Art does not always need to be served on a plate; sometimes, you have to give music time to cast its spell, to conjure up some magic, and I have to admit there is something quite hypnotic happening on The MerKaBa Brotherhood. The opening number, Galgalim, is music that feels like it is being played by the wind; there is a lot of tinkling and you can feel the oxygen exhaling this environment into audio life as a lonely, mournful even, instrument that sounds like a marimba taps out a sorrowful figure on repeat.

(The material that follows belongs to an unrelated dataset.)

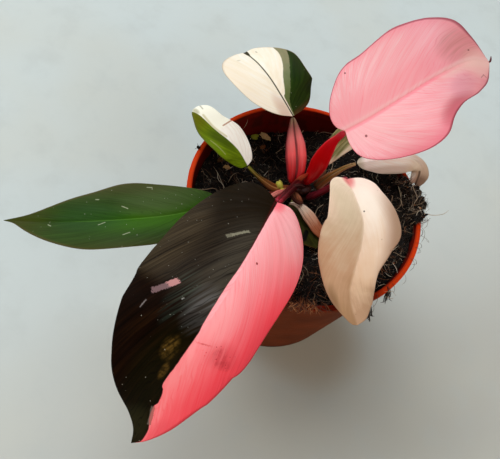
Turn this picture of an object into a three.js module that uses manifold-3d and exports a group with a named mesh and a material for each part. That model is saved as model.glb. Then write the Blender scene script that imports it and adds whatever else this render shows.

Obelisks (Sun Clocks) actually moves things into a world adjacent to that where spiritual jazz rises out of the soil. There is a sprinkling of saxophone, a scenery awash with vibes, and a strange, science-fiction-like thrum in the air. It is as if the music is delivered by a faulty teleporter that cannot quite cross between the dimensions, so these flashes of colour flicker into view momentarily before disappearing with similar brevity. As the sax gets more muscular, the frenzied blowing summons thoughts of free jazz, but is that quite what we have here? Can it be legitimately described as free when there are clearly defined bass movements holding everything together and electronic keyboard chord patterns that almost serve as a framework, albeit one committed to a freestyle aesthetic? Angelic Beings arrive, and again the brain feels like it is being submerged in another dimension, a clever effect in a piece that stockpiles every soothing element from the opening sequence, the bells, the chimes, the gentle sax and floating keys, and compacts them into a cloud of absolute tranquillity.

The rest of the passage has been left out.